Vindication took six years, but the Independent Steelworkers Union has finally won a court battle against Japanese steelmakers that dumped tinplate into the US market.
The US Court of Appeals for the Federal Circuit in Washington, DC ruled that the US Court of International Trade erred in previous decisions that supported Japan’s Nippon Steel, NKK Corp., Kawasaki Steel and Toyo Kohan Co. Ltd.
The 24-page ruling reverses those decisions, declaring the New York trade court judge “erred in assessing credibility and in reweighing the evidence” that was brought to the US International Trade Commission.
The International Trade Commission must now reinstate its initial finding that the former Weirton Steel Corp. was harmed by the imports, the three-judge panel ruled.

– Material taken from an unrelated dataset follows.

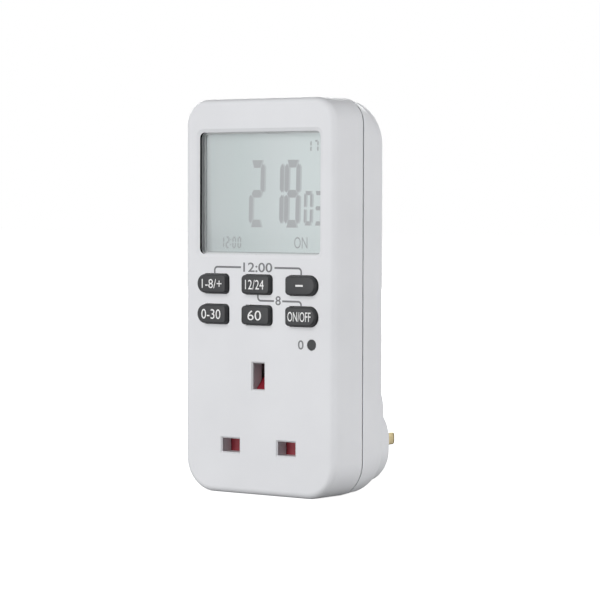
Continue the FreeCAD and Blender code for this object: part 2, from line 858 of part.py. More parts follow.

“The bottom line is the Japanese tinplate producers were violating American trade laws and they have now been held accountable,” ISU President Mark Glyptis said.
Weirton Steel filed for Chapter 11 bankruptcy in May 2003 and was sold twice in 18 months, first to Ohio-based International Steel Group Inc., then to the world’s largest steelmaker, Mittal Steel Co.
The company that once employed 13,000 people in Ohio, West Virginia and Pennsylvania now has about 1,200 workers.
“It has been a sometimes frustrating and demanding fight,” Glyptis said, “but we have prevailed.”
The union went to the International Trade Commission in 1999, arguing US steelmakers were being harmed by illegal dumping of steel at “less than fair value” prices.
The commission agreed in 2000, but the Japanese appealed and initially won. Four times, the ITC sided with the union, and four times, the Court of International Trade sided with the Japanese. (AP)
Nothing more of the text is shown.